Quelle motivation l’a poussé à publier des Fake News sur des domaines expirés ?
D'autre part, Harris a nié toute motivation politique derrière ces fausses nouvelles : il ne s'agissait que d’un intérêt pour un profit maximal pouvant être atteint avec les thèmes politiques. Lorsqu'on lui demandait s'il avait des sentiments de culpabilité après avoir diffusé des fausses informations au sujet des candidats présidentiels, Harris répondait que ses articles n’ont guère influencé l’état des choses, parce que, dans le monde de la politique composé généralement d'exagérations et de demi-vérités, la diffusion de telles informations est une pratique courante depuis longtemps.
Harris a également réaffirmé que, afin de favoriser Hillary Clinton dans ses articles, il aurait été prêt à s’opposer à Trump si cette tactique avait été plus profitable. Cependant, les supporteurs de Trump se sont avérés être beaucoup plus impulsifs que ceux de Clinton, parce qu’ils ont partagé les articles anti-Clinton de manière bien plus spontanée.
Harris réitérait son sentiment républicain, mais finalement, selon ses propres mots, il ne s’agissait que des 20 000 dollars qu’il gagnait grâce à Google Ads sur ses sites web. Cependant, après que ces manipulations aient été révélées, Google a rapidement privé Harris de revenus publicitaires.
Harris a aussi fait une erreur coûteuse : il a décidé d'attendre. Quelques jours après l'élection, Google annonçait qu'il ne placerait plus des annonces sur les sites porteurs de fake news. Ensuite, quelques jours plus tard, les annonces sur les domaines de Harris ont disparu. Un expert lui expliqua que ses domaines étaient désormais essentiellement sans valeur.

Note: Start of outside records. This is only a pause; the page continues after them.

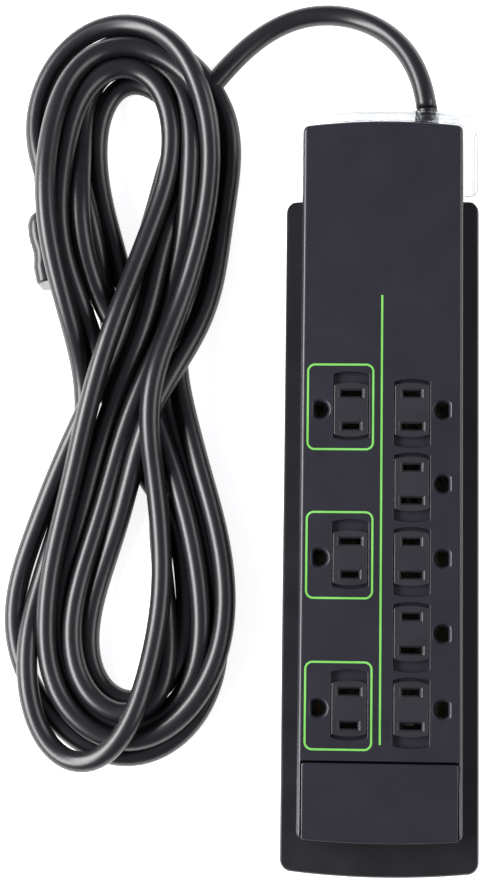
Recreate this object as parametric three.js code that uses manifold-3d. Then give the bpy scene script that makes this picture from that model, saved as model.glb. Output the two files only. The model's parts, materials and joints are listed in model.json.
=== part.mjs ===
// An eight-outlet power strip with surge protection: a glossy lower case, a raised outlet panel with
// eight sliding safety shutters, a wide rocker paddle, a clear cord shroud, the electrical parts
// inside, and its mains cord wound in a figure-eight hank that ends in a moulded plug.
// Millimetres, +Z up, +Y towards the cord end, standing on z = 0.
import * as THREE from "three";
import { mergeVertices } from "three/addons/utils/BufferGeometryUtils.js";
import Module from "manifold-3d";

const wasm = await Module();
wasm.setup();

// ---------- driving dimensions ----------
const GAP = 0.3; // clearance between pieces that touch on the real strip
const CASE = { halfWidth: 38, low: -148, shoulder: 113, bottom: 1.5, top: 28, bulge: 2.2, corner: 4.5 };
const NECK = { halfWidth: 30.2, end: 141, bulge: 3.4, corner: 3 };
const PANEL = { halfWidth: 31.4, end: 143, bulge: 3.4, corner: 4, top: 37, roof: 2.4 };
const PANEL_LOW = -134.2; // far end of the panel's two side rails
const BAY = { halfWidth: 29.8, high: -103.7 }; // the paddle's bay between the rails
const FLOOR_TOP = 3.7; // inside face of the case floor

const BLADE_SPACING = 12.7; // hot to neutral, a standard three-pin outlet
const GROUND_OFFSET = 11.85; // ground hole to the line of the blade slots
const SLOT_X = 11.65; // the blade slots' distance from the centre line
const OUTLET_PITCH = 28.4;
const FIRST_OUTLET_Y = 29.5;
const SLOT = { wide: 8, narrow: 6.6, height: 2.2, chamfer: 0.9 };
const GROUND = { radius: 3.1, flat: 2.2, chamfer: 0.9 };
const SHUTTER = { halfWidth: 6.6, halfLength: 10.6, bulge: 1, low: 35, high: 36.7 };
const RECESS = { halfWidth: 6.9, near: 11.8, far: 14.6, floor: 34.7, under: 32, wall: 0.9 };

const PADDLE = { halfWidth: 29.2, low: -133.9, high: -104.3, bulge: 1.1, bottom: 29.6, top: 37, tilt: 2.6 };
const PIVOT = { y: -119.2, z: 30, radius: 1.6, reach: 26.2 };

const SHROUD = { halfWidth: 36.9, low: 113.4, end: 148, bulge: 2.4, corner: 3.5, wall: 1.4 };
const SHROUD_BOTTOM = 1.8;
const SHROUD_TOP = 34.6;
const CORD = { diameter: 8.3, exitX: 17.5, exitZ: 19 };
const RELIEF_END = 152;
const PLUG = { x: -133.4, y: 114.6, angle: 0.237, length: 31, halfWidth: 12, halfHeight: 10, z: 10.2 };
const HANK_HEIGHT = 28;

// The outlets: three spaced ones on the left, five close ones on the right.
const outletAt = (name, side, row) => ({ name, side, y: FIRST_OUTLET_Y - row * OUTLET_PITCH });
const outlets = [
  ...[0, 2, 4].map((row, i) => outletAt(`left_${i + 1}`, -1, row)),
  ...[0, 1, 2, 3, 4].map((row) => outletAt(`right_${row + 1}`, 1, row)),
];

const screwPlaces = [[-24, 128], [24, 104], [0, 50], [0, -14], [-22, -96], [22, -96]];
const footPlaces = [[-28, -133], [28, -133], [-28, 86], [28, 86]];
const keyholePlaces = [-70, 78]; // along the centre line of the underside

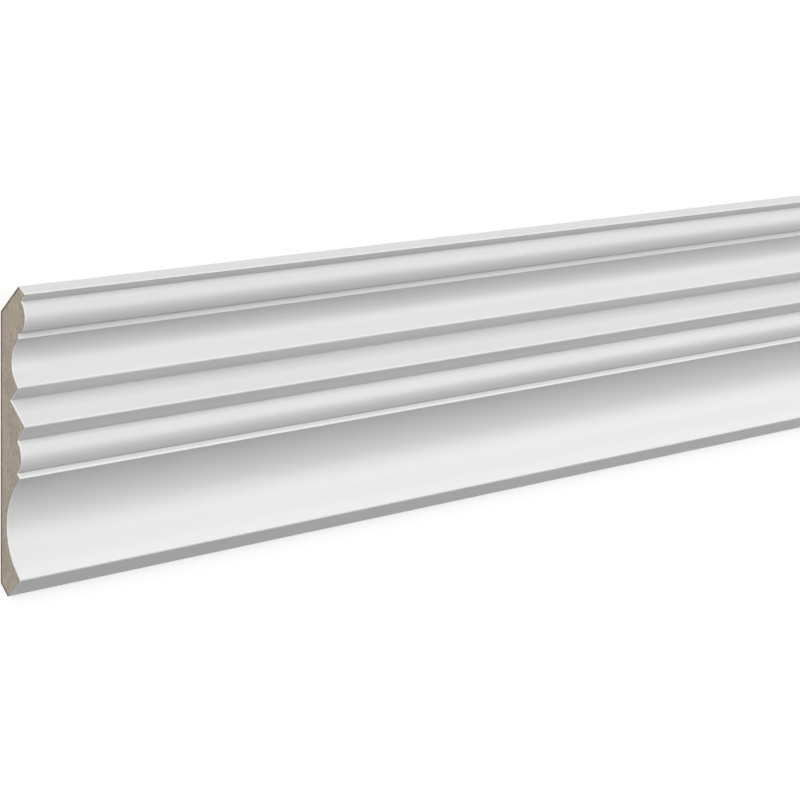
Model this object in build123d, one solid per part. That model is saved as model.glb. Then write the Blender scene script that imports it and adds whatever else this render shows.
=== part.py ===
from build123d import *
import os
from math import radians, tan

# A cornice moulding: one straight length of fibreboard, milled along its front and sawn square at both ends.
# It lies on its flat back, as it would on a level floor. X runs along the piece, Y across the face from the
# edge that meets the wall to the edge that meets the ceiling, and Z out of the back. All sizes are in mm.

# The stock that it is milled from
stock_length = 2440.0
board_thickness = 16.0

# The angle between the flat back and the wall once it is up. The bevels of both long edges follow it, and so
# do the faces that then stand upright or lie level.
spring_angle = 45.0

# Widths of the members, each measured flat across the face, from the ceiling edge down to the wall edge
lip_width = 2.8
lip_return_width = 3.2
upper_round_width = 12.7
quirk_width = 0.5
upper_fillet_width = 2.3
upper_cove_width = 19.9
upper_return_width = 6.0
fascia_width = 9.4
lower_return_width = 6.7
lower_round_width = 13.4
lower_fillet_width = 1.9
lower_cove_width = 42.6
nose_width = 8.6

# How far edges lie below the face of the board, square to the back
lip_setback = 4.2
upper_fillet_depth = 4.3
lower_round_depth = 4.85
nose_depth = 2.55

# How far the rounds stand out from, and the coves sink into, the straight line between their own edges
upper_round_rise = 2.4
upper_cove_hollow = 4.5
lower_round_rise = 2.6
lower_cove_hollow = 9.1

# The cutter leaves the arrises of the coves and the fascia soft and the narrow ones crisp, the tips sharp
soft_arris_radius = 1.0
crisp_arris_radius = 0.4


def rise_of_wall_face(width):
    """Rise of a face that stands upright once the moulding is up, over its width across the face."""
    return width * tan(radians(spring_angle))


def rise_of_ceiling_face(width):
    """Rise of a face that lies level once the moulding is up, over its width across the face."""
    return width / tan(radians(spring_angle))


def section():
    """The sawn end: the front from the ceiling tip down to the wall tip, then the two bevels and the back."""
    face_width = (
        lip_width + lip_return_width + upper_round_width + quirk_width + upper_fillet_width
        + upper_cove_width + upper_return_width + fascia_width + lower_return_width
        + lower_round_width + lower_fillet_width + lower_cove_width + nose_width
    )

    # Stations across the face, from the ceiling tip down
    tip_y = face_width / 2
    lip_y = tip_y - lip_width
    upper_round_top_y = lip_y - lip_return_width
    upper_round_end_y = upper_round_top_y - upper_round_width
    upper_fillet_top_y = upper_round_end_y - quirk_width
    upper_cove_top_y = upper_fillet_top_y - upper_fillet_width
    upper_cove_end_y = upper_cove_top_y - upper_cove_width
    fascia_top_y = upper_cove_end_y - upper_return_width
    fascia_end_y = fascia_top_y - fascia_width
    lower_round_top_y = fascia_end_y - lower_return_width
    lower_round_end_y = lower_round_top_y - lower_round_width
    lower_cove_top_y = lower_round_end_y - lower_fillet_width
    nose_y = lower_cove_top_y - lower_cove_width
    wall_tip_y = nose_y - nose_width

    # Heights above the back. The lip and the fascia reach the face of the board, and so does the upper round.
    tip_z = board_thickness - lip_setback
    upper_round_z = board_thickness - upper_round_rise
    upper_fillet_z = board_thickness - upper_fillet_depth
    fascia_top_z = board_thickness - rise_of_wall_face(fascia_width)
    lower_round_z = board_thickness - lower_round_depth
    lower_cove_z = lower_round_z + rise_of_wall_face(lower_fillet_width)
    nose_z = board_thickness - nose_depth
    wall_tip_z = nose_z - rise_of_ceiling_face(nose_width)

    # The long edges of the front, in the same order
    tip = (tip_y, tip_z)
    lip = (lip_y, board_thickness)
    upper_round_top = (upper_round_top_y, upper_round_z)
    upper_round_end = (upper_round_end_y, upper_round_z)
    upper_fillet_top = (upper_fillet_top_y, upper_fillet_z)
    upper_cove_top = (upper_cove_top_y, upper_fillet_z)
    upper_cove_end = (upper_cove_end_y, upper_fillet_z)
    fascia_top = (fascia_top_y, fascia_top_z)
    fascia_end = (fascia_end_y, board_thickness)
    lower_round_top = (lower_round_top_y, lower_round_z)
    lower_round_end = (lower_round_end_y, lower_round_z)
    lower_cove_top = (lower_cove_top_y, lower_cove_z)
    nose = (nose_y, nose_z)
    wall_tip = (wall_tip_y, wall_tip_z)

    # The back is flat between the bevel that lies on the ceiling and the one that lies on the wall
    back_high = (tip_y - rise_of_wall_face(tip_z), 0)
    back_low = (wall_tip_y + rise_of_ceiling_face(wall_tip_z), 0)

    with BuildSketch(Plane.YZ) as sawn_end:
        with BuildLine():
            Polyline(back_high, tip, lip, upper_round_top)
            SagittaArc(upper_round_top, upper_round_end, -upper_round_rise)
            Polyline(upper_round_end, upper_fillet_top, upper_cove_top)
            SagittaArc(upper_cove_top, upper_cove_end, upper_cove_hollow)
            Polyline(upper_cove_end, fascia_top, fascia_end, lower_round_top)
            SagittaArc(lower_round_top, lower_round_end, -lower_round_rise)
            Line(lower_round_end, lower_cove_top)
            SagittaArc(lower_cove_top, nose, lower_cove_hollow)
            Polyline(nose, wall_tip, back_low, back_high)
        make_face()
        ease(sawn_end, [upper_cove_end, fascia_end, nose], soft_arris_radius)
        ease(sawn_end, [lip, lower_cove_top], crisp_arris_radius)
    return sawn_end.sketch


def ease(sketch, arrises, radius):
    """Rounds off the corners of the section that lie at the given places."""
    corners = [sketch.vertices().sort_by_distance(place)[0] for place in arrises]
    fillet(corners, radius)


def cornice_moulding():
    """The whole piece: one section from sawn end to sawn end, centred on its length."""
    return extrude(section(), amount=stock_length / 2, both=True)


os.makedirs("parts", exist_ok=True)
export_step(cornice_moulding(), "parts/cornice_moulding.step")
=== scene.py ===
# %% [markdown]
# # A primed fibreboard cornice moulding
#
# The object is one straight length of stock. A cutter has run its section along a fibreboard strip, white
# primer has been sprayed on the milled front, and a saw has cut both ends square, which leaves the brown
# board bare there. So the lesson has one piece to model and two finishes for it: the primer, and the bare
# board of the ends, the bevels and the back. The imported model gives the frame: its place and its box.

# %% Load the frame
from math import atan, cos, hypot, pi, radians, sin

import bmesh
import bpy
from mathutils import Matrix, Vector
from mathutils.bvhtree import BVHTree


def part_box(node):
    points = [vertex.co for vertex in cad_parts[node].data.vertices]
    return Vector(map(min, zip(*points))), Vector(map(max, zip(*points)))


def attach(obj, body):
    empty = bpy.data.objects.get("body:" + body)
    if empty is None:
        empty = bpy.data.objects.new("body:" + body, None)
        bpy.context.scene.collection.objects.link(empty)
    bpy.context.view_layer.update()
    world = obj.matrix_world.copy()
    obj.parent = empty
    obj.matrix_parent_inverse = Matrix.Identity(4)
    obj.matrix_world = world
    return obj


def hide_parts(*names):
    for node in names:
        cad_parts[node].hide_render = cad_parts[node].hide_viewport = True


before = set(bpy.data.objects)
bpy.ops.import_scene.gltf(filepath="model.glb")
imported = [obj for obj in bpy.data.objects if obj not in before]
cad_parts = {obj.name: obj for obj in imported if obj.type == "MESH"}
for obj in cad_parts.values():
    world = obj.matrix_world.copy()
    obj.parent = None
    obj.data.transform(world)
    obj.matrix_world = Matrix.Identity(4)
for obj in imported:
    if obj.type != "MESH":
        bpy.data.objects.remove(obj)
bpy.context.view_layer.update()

NODE = "cornice_moulding"
BODY = "root"
MM = 0.001

node_low, node_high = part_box(NODE)
half_length = (node_high.x - node_low.x) / 2
stock_width = node_high.y - node_low.y
tip_y = node_high.y
board_face_z = node_high.z
print(f"stock {2 * half_length:.3f} m long, {stock_width:.3f} m wide, {board_face_z:.3f} m thick")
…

Cependant, tout n’a pas été perdu. Harris mettait en place un pop-up sur le domaine réactivé, qui invitait les visiteurs à devenir membres d’un collectif fictif "Stop the Steal" ("Arrête l’Arnaque"). Les utilisateurs découvraient comment Clinton manipule les élections et comment l’arrêter. De cette façon, Harris rassemblait 24 000 adresses email. Cependant, selon lui, l’étape suivante n’était pas encore claire.